DAML and Canton: a private and scalable platform for breaking information silos

Staff - Faculty of Informatics

Date: 13 February 2020 / 13:30 - 14:30

USI Lugano Campus, Room SI-006, Informatics Building

Speaker:
Ognjen Maric, Digital Asset Switzerland

 

Abstract:
Smart contract platforms promise to facilitate writing distributed applications that span multiple organizations, thus breaking down information silos. Still, they tend to suffer from scalability, authorization and privacy problems. DAML is a smart contract programming language whose distinguishing features are its built-in models of authorization and privacy, and is being used to implement a core part of the trade processing workflow at the Australian Stock Exchange, targeting 2021 deployment. Canton is a distributed DAML runtime that implements these models faithfully. By partitioning the global state it solves both the privacy problems and the scaling bottlenecks of platforms such as Ethereum. The enhanced privacy together with a data erasure mechanism make it well-suited for building GDPR-compliant systems.
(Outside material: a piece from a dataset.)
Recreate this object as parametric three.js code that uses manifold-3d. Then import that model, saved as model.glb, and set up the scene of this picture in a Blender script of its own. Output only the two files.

Canton transports data through our so-called synchronization domains, which can be implemented by both (semi-)trusted parties and blockchains. Domains can be deployed at will to address scalability, operational or trust concerns. They can be federated to yield a virtual global ledger with no information silos, at no interoperability cost.

 

Biography:
Ognjen Maric is employed at Digital Asset Switzerland, working on the design, verification and implementation of a smart contract platform. His research interests include formal methods, security, distributed systems, and programming languages. Ognjen joined Digital Asset from ETH Zurich, where he obtained a PhD as a member of the Information Security Group.